I will let him give his example, but I tend to be sort of a completionist - with books, movie series, and TV shows. There was no reason to watch the last season of Scrubs, but I had committed to it.

How about you?
I watched The Walking Dead until the bitter end. I had to see how they ended it. Sadly I couldn't tell you any details of what happened.
 
Thanks so much to @Farnsworth for this topic!

“At what point do you give up on a show you are interested in? Do you feel the need to hold out to see how it ends?”

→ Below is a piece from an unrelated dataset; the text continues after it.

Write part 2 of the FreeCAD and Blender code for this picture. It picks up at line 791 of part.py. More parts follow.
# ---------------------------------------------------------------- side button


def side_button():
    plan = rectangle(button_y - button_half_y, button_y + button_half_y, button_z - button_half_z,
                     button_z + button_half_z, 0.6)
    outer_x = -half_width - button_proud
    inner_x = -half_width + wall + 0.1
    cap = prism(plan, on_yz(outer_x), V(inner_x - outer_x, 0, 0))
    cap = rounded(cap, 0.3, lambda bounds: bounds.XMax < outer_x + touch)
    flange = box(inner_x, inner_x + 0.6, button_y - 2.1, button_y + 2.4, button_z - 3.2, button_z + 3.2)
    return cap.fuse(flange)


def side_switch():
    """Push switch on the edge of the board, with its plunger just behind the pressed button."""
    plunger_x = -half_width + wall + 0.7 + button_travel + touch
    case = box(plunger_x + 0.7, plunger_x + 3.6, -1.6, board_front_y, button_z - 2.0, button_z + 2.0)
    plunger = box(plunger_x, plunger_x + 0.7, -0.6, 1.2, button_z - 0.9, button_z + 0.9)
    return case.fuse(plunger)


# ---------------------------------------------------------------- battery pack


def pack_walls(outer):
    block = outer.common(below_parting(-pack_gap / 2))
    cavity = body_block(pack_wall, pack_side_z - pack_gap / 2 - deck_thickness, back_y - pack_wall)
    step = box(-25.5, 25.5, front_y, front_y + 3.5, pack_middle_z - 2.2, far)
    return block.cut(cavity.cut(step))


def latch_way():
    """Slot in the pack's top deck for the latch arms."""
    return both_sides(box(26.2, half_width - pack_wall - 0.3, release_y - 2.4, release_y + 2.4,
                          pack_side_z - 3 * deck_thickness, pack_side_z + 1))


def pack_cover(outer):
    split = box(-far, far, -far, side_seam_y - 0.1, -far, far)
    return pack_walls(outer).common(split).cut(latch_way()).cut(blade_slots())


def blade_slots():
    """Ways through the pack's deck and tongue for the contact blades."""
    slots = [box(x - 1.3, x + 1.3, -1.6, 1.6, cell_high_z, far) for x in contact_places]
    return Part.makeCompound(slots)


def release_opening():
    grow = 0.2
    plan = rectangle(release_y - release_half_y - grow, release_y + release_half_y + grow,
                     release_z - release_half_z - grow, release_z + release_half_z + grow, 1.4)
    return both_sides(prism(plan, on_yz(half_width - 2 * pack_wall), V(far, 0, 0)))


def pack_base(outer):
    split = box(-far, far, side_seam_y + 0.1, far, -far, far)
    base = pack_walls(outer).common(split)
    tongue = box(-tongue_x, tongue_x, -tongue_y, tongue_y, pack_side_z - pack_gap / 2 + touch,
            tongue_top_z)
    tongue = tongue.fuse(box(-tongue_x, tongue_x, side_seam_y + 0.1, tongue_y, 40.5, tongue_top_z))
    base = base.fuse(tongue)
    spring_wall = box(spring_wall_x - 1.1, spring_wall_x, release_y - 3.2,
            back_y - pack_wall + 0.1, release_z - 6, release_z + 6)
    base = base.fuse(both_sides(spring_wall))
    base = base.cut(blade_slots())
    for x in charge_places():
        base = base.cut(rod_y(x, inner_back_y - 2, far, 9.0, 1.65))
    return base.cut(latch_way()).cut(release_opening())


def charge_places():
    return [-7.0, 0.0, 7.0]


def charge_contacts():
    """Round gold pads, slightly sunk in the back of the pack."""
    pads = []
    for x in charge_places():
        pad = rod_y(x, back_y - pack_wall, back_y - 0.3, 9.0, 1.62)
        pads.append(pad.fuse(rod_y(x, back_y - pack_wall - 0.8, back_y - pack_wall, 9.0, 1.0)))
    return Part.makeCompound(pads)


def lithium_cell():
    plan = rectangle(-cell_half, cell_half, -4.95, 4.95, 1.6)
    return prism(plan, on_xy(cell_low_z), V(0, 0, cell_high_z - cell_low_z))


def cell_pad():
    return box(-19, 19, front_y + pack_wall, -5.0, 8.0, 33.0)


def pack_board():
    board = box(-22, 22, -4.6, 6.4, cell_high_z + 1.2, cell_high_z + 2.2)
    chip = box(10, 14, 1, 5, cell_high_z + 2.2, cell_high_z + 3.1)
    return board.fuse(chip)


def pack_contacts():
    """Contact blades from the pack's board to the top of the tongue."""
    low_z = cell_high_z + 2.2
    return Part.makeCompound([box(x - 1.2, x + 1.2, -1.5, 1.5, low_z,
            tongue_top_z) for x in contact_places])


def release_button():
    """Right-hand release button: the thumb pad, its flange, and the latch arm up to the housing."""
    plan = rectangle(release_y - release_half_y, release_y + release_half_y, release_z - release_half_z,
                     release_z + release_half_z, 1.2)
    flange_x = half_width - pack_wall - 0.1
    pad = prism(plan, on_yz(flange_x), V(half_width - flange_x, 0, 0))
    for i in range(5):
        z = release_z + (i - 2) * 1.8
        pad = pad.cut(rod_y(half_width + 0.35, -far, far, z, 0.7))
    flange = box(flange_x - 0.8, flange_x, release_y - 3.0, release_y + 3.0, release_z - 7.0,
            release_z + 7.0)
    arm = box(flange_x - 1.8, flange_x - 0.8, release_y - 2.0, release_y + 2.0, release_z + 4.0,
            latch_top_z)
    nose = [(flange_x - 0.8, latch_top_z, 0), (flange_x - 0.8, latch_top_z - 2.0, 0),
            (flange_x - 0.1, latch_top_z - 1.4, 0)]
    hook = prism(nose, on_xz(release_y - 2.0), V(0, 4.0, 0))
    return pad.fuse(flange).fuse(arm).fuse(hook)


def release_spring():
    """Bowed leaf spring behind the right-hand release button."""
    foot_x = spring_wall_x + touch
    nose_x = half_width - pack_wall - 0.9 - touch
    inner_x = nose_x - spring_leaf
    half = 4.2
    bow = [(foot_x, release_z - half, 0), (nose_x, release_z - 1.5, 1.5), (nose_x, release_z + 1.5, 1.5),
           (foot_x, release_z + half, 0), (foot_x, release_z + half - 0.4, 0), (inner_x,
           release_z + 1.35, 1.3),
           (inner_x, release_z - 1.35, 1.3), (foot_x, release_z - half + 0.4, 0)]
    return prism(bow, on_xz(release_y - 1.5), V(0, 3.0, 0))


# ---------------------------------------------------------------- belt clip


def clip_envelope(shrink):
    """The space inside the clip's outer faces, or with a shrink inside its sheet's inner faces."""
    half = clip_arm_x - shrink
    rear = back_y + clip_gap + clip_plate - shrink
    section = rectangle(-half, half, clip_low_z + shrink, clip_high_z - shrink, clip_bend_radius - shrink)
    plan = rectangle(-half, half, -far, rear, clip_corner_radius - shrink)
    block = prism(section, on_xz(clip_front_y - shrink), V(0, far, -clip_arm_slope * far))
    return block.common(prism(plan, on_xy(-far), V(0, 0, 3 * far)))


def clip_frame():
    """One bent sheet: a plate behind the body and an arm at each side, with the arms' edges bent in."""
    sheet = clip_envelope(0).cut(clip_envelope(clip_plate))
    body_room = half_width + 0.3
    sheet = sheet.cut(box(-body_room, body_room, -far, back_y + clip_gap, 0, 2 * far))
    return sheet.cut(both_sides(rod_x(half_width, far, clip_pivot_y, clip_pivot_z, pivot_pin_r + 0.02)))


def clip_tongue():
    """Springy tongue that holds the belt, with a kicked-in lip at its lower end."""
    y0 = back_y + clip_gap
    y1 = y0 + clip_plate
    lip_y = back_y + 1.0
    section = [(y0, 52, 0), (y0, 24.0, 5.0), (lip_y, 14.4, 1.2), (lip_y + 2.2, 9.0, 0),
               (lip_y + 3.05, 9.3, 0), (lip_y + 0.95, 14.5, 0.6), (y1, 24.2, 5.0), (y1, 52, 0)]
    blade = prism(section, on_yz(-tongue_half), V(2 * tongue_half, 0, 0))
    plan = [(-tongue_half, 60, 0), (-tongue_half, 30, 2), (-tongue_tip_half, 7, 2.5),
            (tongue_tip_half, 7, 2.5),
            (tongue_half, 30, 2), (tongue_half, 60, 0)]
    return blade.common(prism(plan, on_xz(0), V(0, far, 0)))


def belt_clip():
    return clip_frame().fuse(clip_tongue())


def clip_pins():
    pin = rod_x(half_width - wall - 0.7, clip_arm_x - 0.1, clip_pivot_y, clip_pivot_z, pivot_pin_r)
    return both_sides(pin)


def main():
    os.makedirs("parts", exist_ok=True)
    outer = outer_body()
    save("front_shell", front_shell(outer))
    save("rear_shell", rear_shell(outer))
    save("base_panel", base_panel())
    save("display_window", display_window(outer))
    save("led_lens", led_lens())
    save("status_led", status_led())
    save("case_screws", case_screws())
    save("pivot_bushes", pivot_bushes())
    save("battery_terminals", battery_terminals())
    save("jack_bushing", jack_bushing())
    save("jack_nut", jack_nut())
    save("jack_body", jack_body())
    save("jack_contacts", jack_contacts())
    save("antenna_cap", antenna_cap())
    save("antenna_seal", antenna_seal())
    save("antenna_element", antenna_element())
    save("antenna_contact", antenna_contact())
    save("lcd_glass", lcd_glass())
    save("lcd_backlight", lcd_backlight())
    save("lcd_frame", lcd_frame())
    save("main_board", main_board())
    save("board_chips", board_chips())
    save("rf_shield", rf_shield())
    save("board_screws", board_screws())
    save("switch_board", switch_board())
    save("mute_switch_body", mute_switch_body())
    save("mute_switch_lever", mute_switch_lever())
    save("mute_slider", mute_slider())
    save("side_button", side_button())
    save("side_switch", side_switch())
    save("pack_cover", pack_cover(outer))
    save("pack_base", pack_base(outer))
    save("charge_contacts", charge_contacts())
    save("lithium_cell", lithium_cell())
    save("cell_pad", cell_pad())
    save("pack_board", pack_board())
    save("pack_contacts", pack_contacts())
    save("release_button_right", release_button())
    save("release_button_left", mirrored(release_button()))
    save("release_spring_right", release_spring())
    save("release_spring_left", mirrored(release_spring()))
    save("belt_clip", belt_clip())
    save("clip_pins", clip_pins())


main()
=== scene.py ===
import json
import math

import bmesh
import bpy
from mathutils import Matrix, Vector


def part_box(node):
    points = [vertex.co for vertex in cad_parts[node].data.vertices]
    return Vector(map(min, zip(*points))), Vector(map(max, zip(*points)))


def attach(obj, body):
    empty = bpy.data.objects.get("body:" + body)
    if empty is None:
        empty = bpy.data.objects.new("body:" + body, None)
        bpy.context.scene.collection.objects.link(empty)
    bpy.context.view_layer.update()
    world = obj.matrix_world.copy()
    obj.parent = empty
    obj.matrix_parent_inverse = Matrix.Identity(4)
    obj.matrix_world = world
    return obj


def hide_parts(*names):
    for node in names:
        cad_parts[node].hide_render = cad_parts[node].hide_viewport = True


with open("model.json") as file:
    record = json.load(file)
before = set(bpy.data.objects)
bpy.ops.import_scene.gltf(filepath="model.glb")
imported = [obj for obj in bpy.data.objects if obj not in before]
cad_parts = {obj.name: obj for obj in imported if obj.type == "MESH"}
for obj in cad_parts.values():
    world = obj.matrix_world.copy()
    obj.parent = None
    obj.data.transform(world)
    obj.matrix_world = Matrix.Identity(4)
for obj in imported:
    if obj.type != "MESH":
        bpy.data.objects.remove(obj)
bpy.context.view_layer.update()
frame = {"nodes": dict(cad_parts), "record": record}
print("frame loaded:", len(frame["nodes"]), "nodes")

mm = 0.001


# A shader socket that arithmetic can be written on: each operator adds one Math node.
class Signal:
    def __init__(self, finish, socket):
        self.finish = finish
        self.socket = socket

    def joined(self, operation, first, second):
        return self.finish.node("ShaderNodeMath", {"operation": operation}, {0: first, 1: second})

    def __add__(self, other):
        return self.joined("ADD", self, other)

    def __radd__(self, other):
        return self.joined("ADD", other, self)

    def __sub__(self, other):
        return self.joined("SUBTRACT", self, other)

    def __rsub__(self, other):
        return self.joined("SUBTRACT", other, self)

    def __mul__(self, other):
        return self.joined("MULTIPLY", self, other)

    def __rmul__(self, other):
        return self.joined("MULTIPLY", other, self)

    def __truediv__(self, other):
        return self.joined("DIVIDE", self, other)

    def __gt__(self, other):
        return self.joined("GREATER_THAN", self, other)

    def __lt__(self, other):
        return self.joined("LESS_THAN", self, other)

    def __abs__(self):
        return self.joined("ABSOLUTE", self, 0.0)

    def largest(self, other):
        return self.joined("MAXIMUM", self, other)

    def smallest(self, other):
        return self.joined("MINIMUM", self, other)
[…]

I will let him give his example, but I tend to be sort of a completionist - with books, movie series, and TV shows. There was no reason to watch the last season of Scrubs, but I had committed to it.

How about you?
I am definitely a completionist unless the show is really bad. My wife is not, so we drop out of a lot of shows that I'd otherwise watch. My main problem is that I'm not really a big TV guy when left to my own devices, so I usually don't go back and finish them on my own.
 
  • Agree
Reactions: Angie
I am definitely a completionist unless the show is really bad. My wife is not, so we drop out of a lot of shows that I'd otherwise watch. My main problem is that I'm not really a big TV guy when left to my own devices, so I usually don't go back and finish them on my own.

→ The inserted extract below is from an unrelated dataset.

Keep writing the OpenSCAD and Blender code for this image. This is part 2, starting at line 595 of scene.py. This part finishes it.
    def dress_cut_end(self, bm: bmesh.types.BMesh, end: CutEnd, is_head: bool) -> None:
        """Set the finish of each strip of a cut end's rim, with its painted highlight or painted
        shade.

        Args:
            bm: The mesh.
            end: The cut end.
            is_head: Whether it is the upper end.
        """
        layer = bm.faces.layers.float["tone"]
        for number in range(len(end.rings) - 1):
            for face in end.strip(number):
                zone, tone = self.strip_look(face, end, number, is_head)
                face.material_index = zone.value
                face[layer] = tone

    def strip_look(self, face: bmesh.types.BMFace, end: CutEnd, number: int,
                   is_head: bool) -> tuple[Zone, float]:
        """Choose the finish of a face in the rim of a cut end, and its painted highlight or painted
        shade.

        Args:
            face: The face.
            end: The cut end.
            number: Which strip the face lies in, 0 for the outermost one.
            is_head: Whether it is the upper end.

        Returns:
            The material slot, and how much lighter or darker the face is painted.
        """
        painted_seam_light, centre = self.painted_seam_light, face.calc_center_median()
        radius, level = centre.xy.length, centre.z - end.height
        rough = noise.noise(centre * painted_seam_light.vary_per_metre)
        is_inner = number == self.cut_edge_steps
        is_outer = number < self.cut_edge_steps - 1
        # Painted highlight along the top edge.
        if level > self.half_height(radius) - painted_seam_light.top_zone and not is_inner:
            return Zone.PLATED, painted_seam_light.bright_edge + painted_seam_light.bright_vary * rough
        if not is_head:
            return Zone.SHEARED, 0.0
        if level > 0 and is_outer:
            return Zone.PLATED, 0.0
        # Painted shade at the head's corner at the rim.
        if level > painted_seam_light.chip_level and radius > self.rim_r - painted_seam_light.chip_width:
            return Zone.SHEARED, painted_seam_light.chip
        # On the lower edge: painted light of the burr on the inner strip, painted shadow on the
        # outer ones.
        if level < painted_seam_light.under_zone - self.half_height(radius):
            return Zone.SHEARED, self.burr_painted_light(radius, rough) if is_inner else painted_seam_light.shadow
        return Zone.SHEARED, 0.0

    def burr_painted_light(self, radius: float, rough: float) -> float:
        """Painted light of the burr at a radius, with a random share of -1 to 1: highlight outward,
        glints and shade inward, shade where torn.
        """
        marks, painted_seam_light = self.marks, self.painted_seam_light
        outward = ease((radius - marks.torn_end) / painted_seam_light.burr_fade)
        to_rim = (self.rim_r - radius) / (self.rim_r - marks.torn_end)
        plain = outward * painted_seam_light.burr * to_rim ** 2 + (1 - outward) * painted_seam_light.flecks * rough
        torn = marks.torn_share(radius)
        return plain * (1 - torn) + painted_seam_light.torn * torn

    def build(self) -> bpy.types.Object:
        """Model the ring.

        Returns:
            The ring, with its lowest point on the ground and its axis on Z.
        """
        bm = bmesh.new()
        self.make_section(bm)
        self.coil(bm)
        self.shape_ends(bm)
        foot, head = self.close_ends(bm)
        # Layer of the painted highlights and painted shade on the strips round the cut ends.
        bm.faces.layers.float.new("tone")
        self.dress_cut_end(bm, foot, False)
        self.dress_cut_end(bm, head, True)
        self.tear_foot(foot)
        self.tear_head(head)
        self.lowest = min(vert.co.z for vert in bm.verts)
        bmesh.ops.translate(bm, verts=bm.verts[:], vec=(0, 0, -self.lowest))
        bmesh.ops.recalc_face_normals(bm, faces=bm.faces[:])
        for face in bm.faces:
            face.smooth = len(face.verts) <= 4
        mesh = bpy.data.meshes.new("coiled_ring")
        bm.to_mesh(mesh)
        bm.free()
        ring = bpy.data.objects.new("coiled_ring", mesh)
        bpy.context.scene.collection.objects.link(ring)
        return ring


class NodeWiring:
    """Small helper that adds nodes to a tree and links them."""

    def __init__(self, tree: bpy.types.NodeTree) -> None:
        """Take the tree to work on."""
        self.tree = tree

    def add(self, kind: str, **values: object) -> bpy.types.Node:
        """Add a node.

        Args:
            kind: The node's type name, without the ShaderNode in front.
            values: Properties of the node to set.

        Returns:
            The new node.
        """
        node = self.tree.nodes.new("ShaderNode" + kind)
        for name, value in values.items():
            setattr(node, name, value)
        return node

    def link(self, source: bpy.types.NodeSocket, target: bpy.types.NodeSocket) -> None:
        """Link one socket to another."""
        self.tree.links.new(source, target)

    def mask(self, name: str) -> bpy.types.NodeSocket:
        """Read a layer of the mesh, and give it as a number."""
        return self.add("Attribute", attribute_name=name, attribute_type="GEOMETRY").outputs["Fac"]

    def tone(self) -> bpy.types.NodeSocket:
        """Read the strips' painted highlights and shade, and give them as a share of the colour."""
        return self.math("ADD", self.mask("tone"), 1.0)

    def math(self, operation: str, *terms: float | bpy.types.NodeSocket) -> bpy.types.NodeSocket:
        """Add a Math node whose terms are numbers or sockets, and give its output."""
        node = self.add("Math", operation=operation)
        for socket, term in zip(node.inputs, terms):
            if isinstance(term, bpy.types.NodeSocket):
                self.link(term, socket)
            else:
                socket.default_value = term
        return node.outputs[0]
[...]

My wife and I used to watch ER and every season got more and more ridiculous, but she watched it so I did. Grey's Anatomy broke me. As you can tell my wife loves medical shows and so I watched the first few seasons with her, but omg....I found myself tense at the end of the show because the situations and characters were so bad. Now, especially with streaming shows so hit and miss, I can drop something pretty easy.
 
My wife and I used to watch ER and every season got more and more ridiculous, but she watched it so I did. Grey's Anatomy broke me. As you can tell my wife loves medical shows and so I watched the first few seasons with her, but omg....I found myself tense at the end of the show because the situations and characters were so bad. Now, especially with streaming shows so hit and miss, I can drop something pretty easy.

OMG, the first 4-5 seasons of ER were as good as tv gets. It was the first medical show that treated its audience like adults and didn't take up time having to explain the medical jargon. They just threw it out there and trusted their audience to be smart enough to follow along.

One time I had to go to an actual ER and asked if they were going to order a "CBC chem 7 or 20". The doctor told me I was watching too much ER. We had a good laugh about it.
 
Last edited:
  • Like
Reactions: somecyguy
House of Cards.

The first couple seasons are great but man how awful did that show get? Yet I watched to the bitter, and I do mean bitter, end.
 
I was into Walking Dead, but once I realized it was just going to keep going I totally bailed. A serious show has maybe 5-6 seasons before you need to finish the story.

I stuck out How I Met Your Mother because I felt invested. I kinda hated the how the last season made the mother totally irrelevant and the entire thing was a set up to make Ted and Robin fully happen, which is what you assumed would happen for the bulk of the series. That could have easily been a 5 seasons show.